Rubén Martínez, an English professor at Loyola Marymount University, said that countless young Mexican Americans have made the reverse-odyssey to their ancestral homeland over the decades, but few have written about it in long form with Hernandez's insightfulness. "Daniel is saying that the borders have to be crossed on all levels, including the self," said Martínez, author of "The Other Side: Notes From the New L.A., Mexico City, and Beyond."
The haunts Hernandez describes in "Down & Delirious" are far from the places most tourists see. He hangs out with graying Marxists at the weekly El Chopo open-air swap meet and parties till sunrise with coked-up chilango teens and twentysomethings in the bohemian Roma neighborhood. He canvases fashion shows, gets swept up in a surging mob at a soccer match and flees an Aztec temazcal (sweat lodge), "gasping for oxygen" and deeply skeptical of whether ancient rituals can act as curatives for the ills of modern life.
In surreal detail, he recounts pilgrimages to the worship halls of Mexico City's dueling spiritual icons: the beloved Virgin of Guadalupe, the country's church-sanctioned protector since she allegedly appeared to the peasant Juan Diego in 1531, and the fearsome, skeletal Santa Muerte, "Saint Death," the unofficial patron of prostitutes, crime lords and cab drivers working the graveyard shift.
Some episodes in "Down & Delirious" will ring familiar to readers of Hernandez's blog, Intersections, which has a following on both sides of the border, particularly among readers 30 and younger. (Disclosure: Hernandez and I have been casual acquaintances for many years.)
Just out of UC Berkeley, where he studied English literature, Hernandez first visited Mexico City in 2002 and stayed 10 weeks with relatives, an experience that "recalibrated" his life. Then in 2006, he was assigned by the L.A. Weekly to write a piece about Mexico's upcoming presidential election, which led to the contract for "Down & Delirious."
Laurie Ochoa, the former L.A. Weekly editor who assigned the initial story, said that while "Down & Delirious" touches on Mexican politics and hot-button issues like immigration, its greater achievement is to personalize the phenomenon of second- and third-generation Mexican Americans reconnecting with their cultural roots. "Through his individual story, he's telling the stories of a lot of people," Ochoa said.
Although his book doesn't dwell on it, Hernandez writes with an awareness of the drug-war mayhem that has swept Mexico since late 2006 and of the toll that the country's economic and social afflictions have taken on its youth. One section deals with the curious persecution of Mexico's ambisexual "emo" youth, whose ambiguous identity aroused the wrath of other urban tribes.

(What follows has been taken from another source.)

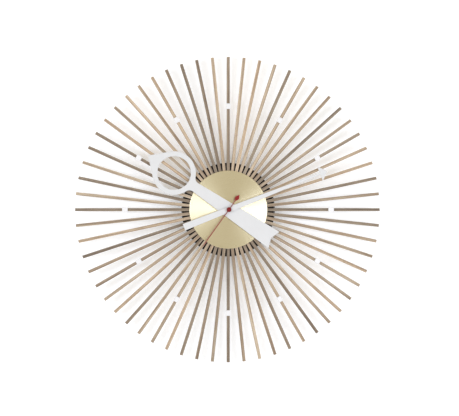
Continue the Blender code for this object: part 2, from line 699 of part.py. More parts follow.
def add_fastening(parent):
    """Bush, gasket, washer and nut, which clamp the movement, hub and dial together."""
    flange_radius, flange_thickness = BUSH_FLANGE
    flange_back = CASE_FRONT + FIT
    flange_front = flange_back + flange_thickness
    foot = FRONT_INNER + FIT / 3
    bush = [
        (BUSH_BORE, foot), (BUSH_RADIUS, foot), (BUSH_RADIUS, flange_back),
        (flange_radius, flange_back), (flange_radius, flange_front),
        (BUSH_RADIUS, flange_front), (BUSH_RADIUS, BUSH_FRONT), (BUSH_BORE, BUSH_FRONT),
    ]
    add_object("threaded_bush", turned("threaded_bush", bush, 20), BRASS, parent=parent)
    gasket = tube("rubber_gasket", GASKET_RADIUS, flange_radius + FIT, flange_back, HUB_BACK - FIT, 24)
    add_object("rubber_gasket", gasket, RUBBER, parent=parent)
    bore = BUSH_RADIUS + FIT
    washer_back = DIAL_FRONT + FIT
    washer = tube("washer", WASHER_RADIUS, bore, washer_back, washer_back + WASHER_THICKNESS, 24)
    add_object("washer", washer, STEEL, parent=parent)
    nut_back = washer_back + WASHER_THICKNESS + FIT
    block = prism("hex_nut", hexagon(NUT_FLATS), nut_back, nut_back + NUT_HEIGHT)
    nut = add_object("hex_nut", block, BRASS, parent=parent)
    cut(nut, "bore", rod("bore", bore, nut_back - 1, nut_back + NUT_HEIGHT + 1, 24))


# ---------------------------------------------------------------- going train, driven by the rotor


def add_second_wheel(parent):
    pinion_teeth = THIRD_STAGE[0]
    wheel_teeth = STEP_STAGE[1]
    wheel = gear("second_wheel", wheel_teeth, module_of(STEP_STAGE), STEP_DIRECTION, *SECOND_WHEEL_LAYER)
    obj = add_object("second_wheel", wheel, GEAR_PLASTIC, parent=parent)
    pinion = gear("pinion", pinion_teeth, module_of(THIRD_STAGE), THIRD_DIRECTION, *SECOND_PINION_LAYER)
    fuse(obj, "pinion", pinion)
    fuse(obj, "arbor", rod("arbor", SECOND_ARBOR, ARBOR_BACK, SECOND_BACK + SECOND_THICKNESS / 2))


def add_third_wheel(parent):
    wheel_teeth = THIRD_STAGE[1]
    pinion_teeth = CENTRE_STAGE[0]
    towards_centre = THIRD_DIRECTION + 180
    tooth_at = gap_at(towards_centre, wheel_teeth)
    wheel = gear("third_wheel", wheel_teeth, module_of(THIRD_STAGE), tooth_at, *THIRD_WHEEL_LAYER)
    obj = add_object("third_wheel", wheel, GEAR_PLASTIC, THIRD_AXIS, parent=parent)
    pinion = gear("pinion", pinion_teeth, module_of(CENTRE_STAGE), towards_centre, *THIRD_PINION_LAYER)
    fuse(obj, "pinion", pinion)
    fuse(obj, "arbor", rod("arbor", PIVOT_RADIUS, ARBOR_BACK, ARBOR_FRONT))


def add_centre_wheel(parent):
    """Sits on the minute pipe with friction, so the hands can be set without turning the train."""
    teeth = CENTRE_STAGE[1]
    tooth_at = gap_at(THIRD_DIRECTION, teeth)
    wheel = gear("centre_wheel", teeth, module_of(CENTRE_STAGE), tooth_at, *CENTRE_WHEEL_LAYER)
    obj = add_object("centre_wheel", wheel, GEAR_PLASTIC, parent=parent)
    fuse(obj, "hub", rod("hub", 3.2, *CENTRE_HUB_LAYER, 16))
    cut(obj, "bore", rod("bore", MINUTE_PIPE[0] + FIT, 0.0, CASE_FRONT, 16))


def add_step_wheel(parent):
    wheel_teeth = ROTOR_STAGE[1]
    pinion_teeth = STEP_STAGE[0]
    tooth_at = gap_at(ROTOR_DIRECTION, wheel_teeth)
    wheel = gear("step_wheel", wheel_teeth, module_of(ROTOR_STAGE), tooth_at, *STEP_WHEEL_LAYER)
    obj = add_object("step_wheel", wheel, GEAR_PLASTIC, STEP_AXIS, parent=parent)
    tooth_at = gap_at(STEP_DIRECTION + 180, pinion_teeth)
    pinion = gear("pinion", pinion_teeth, module_of(STEP_STAGE), tooth_at, *STEP_PINION_LAYER)
    fuse(obj, "pinion", pinion)
    fuse(obj, "arbor", rod("arbor", PIVOT_RADIUS, ARBOR_BACK, ARBOR_FRONT))


def add_rotor(parent):
    """A round magnet with a pinion on its arbor."""
    magnet = rod("rotor", MAGNET_RADIUS, *MAGNET_LAYER, 20)
    obj = add_object("rotor", magnet, STEEL, ROTOR_AXIS, parent=parent)
    towards_step = ROTOR_DIRECTION + 180
    pinion = gear("pinion", ROTOR_STAGE[0], module_of(ROTOR_STAGE), towards_step, *ROTOR_PINION_LAYER)
    fuse(obj, "pinion", pinion)
    fuse(obj, "arbor", rod("arbor", SECOND_ARBOR, ARBOR_BACK, ARBOR_FRONT))


# ---------------------------------------------------------------- motion work and setting knob


def add_minute_pipe(parent):
    """The cannon pinion and the long pipe that carries the minute hand."""
    front = MINUTE_BACK + HAND_THICKNESS + FIT
    pipe = rod("minute_pipe", MINUTE_PIPE[0], MINUTE_PIPE_BACK, front, 16)
    obj = add_object("minute_pipe", pipe, BRASS, parent=parent)
    module = module_of(CANNON_STAGE)
    fuse(obj, "pinion", gear("pinion", CANNON_STAGE[0], module, MOTION_DIRECTION, *CANNON_PINION_LAYER))
    cut(obj, "bore", rod("bore", MINUTE_PIPE[1], MINUTE_PIPE_BACK - 1, front + 1, 12))


def add_minute_wheel(parent):
    wheel_teeth = CANNON_STAGE[1]
    towards_centre = MOTION_DIRECTION + 180
    tooth_at = gap_at(towards_centre, wheel_teeth)
    wheel = gear("minute_wheel", wheel_teeth, module_of(CANNON_STAGE), tooth_at, *MINUTE_WHEEL_LAYER)
    obj = add_object("minute_wheel", wheel, GEAR_PLASTIC, MINUTE_WHEEL_AXIS, parent=parent)
    pinion = gear("pinion", HOUR_STAGE[0], module_of(HOUR_STAGE), towards_centre, *MINUTE_PINION_LAYER)
    fuse(obj, "pinion", pinion)
    cut(obj, "bore", rod("bore", STUD_RADIUS + FIT, STUD_BACK, CASE_FRONT, 12))


def add_hour_wheel(parent):
    teeth = HOUR_STAGE[1]
    tooth_at = gap_at(MOTION_DIRECTION, teeth)
    wheel = gear("hour_wheel", teeth, module_of(HOUR_STAGE), tooth_at, *HOUR_WHEEL_LAYER)
    obj = add_object("hour_wheel", wheel, GEAR_PLASTIC, parent=parent)
    front = HOUR_BACK + HAND_THICKNESS + FIT
    fuse(obj, "pipe", rod("pipe", HOUR_PIPE[0], HOUR_PIPE_BACK, front, 16))
    cut(obj, "bore", rod("bore", HOUR_PIPE[1], HOUR_PIPE_BACK - 1, front + 1, 16))


def add_setting_knob(parent):
    """A ribbed knob sunk in the cover, whose pinion turns the minute wheel."""
    knob = gear("setting_knob", KNOB_RIBS, 2 * KNOB_RADIUS / KNOB_RIBS, 0.0, *KNOB_LAYER)
    obj = add_object("setting_knob", knob, GEAR_PLASTIC, SETTING_AXIS, parent=parent)
    pinion_front = MINUTE_WHEEL_LAYER[1]
    root = KNOB_LAYER[1] - 0.5
    shoulder = pinion_front + FIT
    arbor = [
        (0, root), (KNOB_ARBOR_RADIUS, root), (KNOB_ARBOR_RADIUS, shoulder),
        (PIVOT_RADIUS, shoulder), (PIVOT_RADIUS, ARBOR_FRONT), (0, ARBOR_FRONT),
    ]
    fuse(obj, "arbor", turned("arbor", arbor, 12))
    # An even wheel has gaps on both sides, so this pinion needs a tooth towards it, as the cannon pinion has.
    towards_wheel = MOTION_DIRECTION + 180
    back = MINUTE_WHEEL_LAYER[0] - FIT
    pinion = gear("pinion", SETTING_TEETH, module_of(CANNON_STAGE), towards_wheel, back, pinion_front)
    fuse(obj, "pinion", pinion)


# ---------------------------------------------------------------- motor, circuit and battery


def add_stator(parent):
    """A soft-iron plate round the rotor, with two arms up to the coil."""
    left, right = STATOR_SIDES
    arm_left = left + STATOR_ARM
    arm_right = right - STATOR_ARM
    outline = [
        (left, STATOR_LOW), (left, STATOR_HIGH), (arm_left, STATOR_HIGH), (arm_left, STATOR_BRIDGE),
        (arm_right, STATOR_BRIDGE), (arm_right, STATOR_HIGH), (right, STATOR_HIGH), (right, STATOR_LOW),
    ]
    stator = add_object("stator", prism("stator", outline, *STATOR_LAYER), STEEL, parent=parent)
    hole = rod("rotor_hole", MAGNET_RADIUS + STATOR_HOLE_GAP, STATOR_LAYER[0] - 1, STATOR_LAYER[1] + 1, 20)
    cut(stator, "rotor_hole", moved_mesh(hole, *ROTOR_AXIS))


def lay_along(mesh, axis, degrees, depth):
    """Turns a mesh made along Y to lie across it at a depth, and leaves its place to its object."""
    turn = Matrix.Rotation(math.radians(degrees), 4, axis)
    return moved_mesh(mesh, 0.0, 0.0, depth, turn)


def add_coil(parent):
    """A bobbin wound with copper, lying along X between the stator's arms."""
    flange, thickness = BOBBIN_FLANGE
    far = COIL_LENGTH - thickness
    profile = [
        (0, 0), (flange, 0), (flange, thickness), (WINDING_RADIUS, thickness), (WINDING_RADIUS, far),
        (flange, far), (flange, COIL_LENGTH), (0, COIL_LENGTH),
    ]
    coil = lay_along(turned("coil", profile, 16), "Z", -90, COIL_DEPTH)
    add_object("coil", coil, COPPER, COIL_END, parent=parent)


def add_circuit(parent):
    board = prism("circuit_board", rounded_box(*BOARD_SIDES, 1.0, 2), *BOARD_LAYER)
    add_object("circuit_board", board, BOARD, parent=parent)
    crystal = rod("quartz_crystal", CRYSTAL_RADIUS, 0, CRYSTAL_LENGTH, 16)
    crystal = lay_along(crystal, "X", -90, CRYSTAL_DEPTH)
    add_object("quartz_crystal", crystal, STEEL, CRYSTAL_FOOT, parent=parent)


def battery_place():
    """Height of the battery's axis, and its depth from the wall."""
    return CASE_LOW + CASE_WALL + FIT + BATTERY_RADIUS, FRONT_INNER - FIT - BATTERY_RADIUS


def add_battery(parent):
    height, depth = battery_place()
    nub_radius, nub_length = BATTERY_NUB
    end = BATTERY_LENGTH + nub_length
    shoulder = BATTERY_RADIUS - BATTERY_EDGE
    profile = [
        (0, 0), (shoulder, 0), (BATTERY_RADIUS, BATTERY_EDGE), (BATTERY_RADIUS, BATTERY_LENGTH - BATTERY_EDGE),
        (shoulder, BATTERY_LENGTH), (nub_radius, BATTERY_LENGTH), (nub_radius, end), (0, end),
    ]
    battery = lay_along(turned("battery", profile, 24), "Z", 90, depth)
    add_object("battery", battery, BATTERY_SLEEVE, (BATTERY_START, height), parent=parent)


def add_positive_contact(parent):
    """A flat plate against the case's side wall."""
    height, depth = battery_place()
    wall = CASE_HALF - CASE_WALL
    clear = 0.05
    low, high = height - CONTACT_HALF, height + CONTACT_HALF
    plate = rounded_box(wall - clear - CONTACT_THICKNESS, wall - clear, low, high, CONTACT_THICKNESS / 4, 1)
    to_wall, to_dial = CONTACT_REACH
    contact = prism("positive_contact", plate, depth - to_wall, depth + to_dial)
    add_object("positive_contact", contact, STEEL, parent=parent)


def add_negative_spring(parent):
    """A cone of spring wire, wide against the case and narrow against the battery."""
    height, depth = battery_place()
    clear = 0.05
    start = -(CASE_HALF - CASE_WALL) + clear + SPRING_WIRE
    end = BATTERY_START - FIT + clear - SPRING_WIRE
    widest, narrowest = SPRING_RADII
    curve = bpy.data.curves.new("negative_spring", "CURVE")
    curve.dimensions = "3D"
    curve.bevel_depth = SPRING_WIRE * MM
    curve.bevel_resolution = 1
    curve.use_fill_caps = True
    count = round(SPRING_TURNS * SPRING_POINTS)
    spline = curve.splines.new("POLY")
    spline.points.add(count)
    for index, point in enumerate(spline.points):
        share = index / count
        angle = share * SPRING_TURNS * math.tau
        radius = widest + (narrowest - widest) * share
        x = start + (end - start) * share
        y = -depth + radius * math.cos(angle)
        z = radius * math.sin(angle)
        point.co = (x * MM, y * MM, z * MM, 1.0)
    add_object("negative_spring", curve, STEEL, (0.0, height), parent=parent)


# ---------------------------------------------------------------- assembly


def build_clock():
    clear_scene()
    clock = empty("clock")
    add_rear_housing(clock)
    add_hanger(clock)
    add_screws(clock)
    add_ray_hub(clock)
    add_rays(clock)
    add_hour_markers(clock)
    add_dial(clock)
    movement = empty("movement", parent=clock)
    add_movement_case(movement)
    add_movement_cover(movement)
    add_fastening(movement)
    add_stator(movement)
    add_coil(movement)
    add_circuit(movement)
    add_positive_contact(movement)
    add_negative_spring(movement)
    add_battery(movement)
    hour_axis = empty("hour_axis", parent=clock)
    add_hour_wheel(hour_axis)
    add_hour_hand(hour_axis)
    minute_axis = empty("minute_axis", parent=clock)
    add_minute_pipe(minute_axis)
    add_minute_hand(minute_axis)
    second_axis = empty("second_axis", parent=clock)
    add_second_wheel(second_axis)
    add_second_hand(second_axis)
    add_centre_cap(second_axis)
    add_centre_wheel(movement)
    add_third_wheel(movement)
    add_step_wheel(movement)
    add_rotor(movement)
    add_minute_wheel(movement)
    add_setting_knob(movement)


build_clock()
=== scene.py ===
"""Finished look of a sunburst wall clock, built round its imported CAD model.

The clock faces -Y and hangs on a wall at y = 0. Its hands turn about the Y axis, and 12 o'clock is towards
+Z. Lengths are in millimetres until a mesh is made. A depth is a distance in front of the wall, an (x, z)
pair is a place seen from the front, and a clockwise angle starts at 12 o'clock.
"""

import functools
import json
import random
from math import acos, atan2, copysign, cos, degrees, hypot, pi, radians, sin, sqrt, tan, tau

import bmesh
import bpy
from mathutils import Matrix, Vector
from mathutils.geometry import tessellate_polygon


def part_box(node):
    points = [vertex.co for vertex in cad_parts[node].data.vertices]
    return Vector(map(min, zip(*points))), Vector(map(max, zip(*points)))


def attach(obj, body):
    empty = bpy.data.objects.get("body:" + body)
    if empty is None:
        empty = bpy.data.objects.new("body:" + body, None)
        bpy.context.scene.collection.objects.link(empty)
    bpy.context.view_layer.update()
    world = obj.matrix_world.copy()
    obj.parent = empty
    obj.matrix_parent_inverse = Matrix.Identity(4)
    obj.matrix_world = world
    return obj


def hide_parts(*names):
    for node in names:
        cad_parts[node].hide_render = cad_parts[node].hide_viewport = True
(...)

Perhaps the book's most affecting chapter, "A Feathered Serpent in Burberry Shades," recounts Hernandez's adventures with his late friend, the designer and "semi-androgynous party boy" Quetzalcoatl Rangel Sanchez. "You're dealing with real histories here and real traumas and real violence and real loss," Hernandez said.
So how has his Mexico City sojourn physically changed him? Hernandez pointed to a pair of tattoos that he's acquired since living in Mexico: "La Libertad" (Spanish for "liberty") and another depicting a symbol for "speak," derived from a pre-Columbian codex. "I'm a nerd, I'm a bookish Berkeley nerd," he said, "but living here has just flipped everything upside down for me."
For now, Hernandez's plan is to keep getting flipped in Mexico City and maybe inspire other young searchers — his target audience, he hopes — to do the same.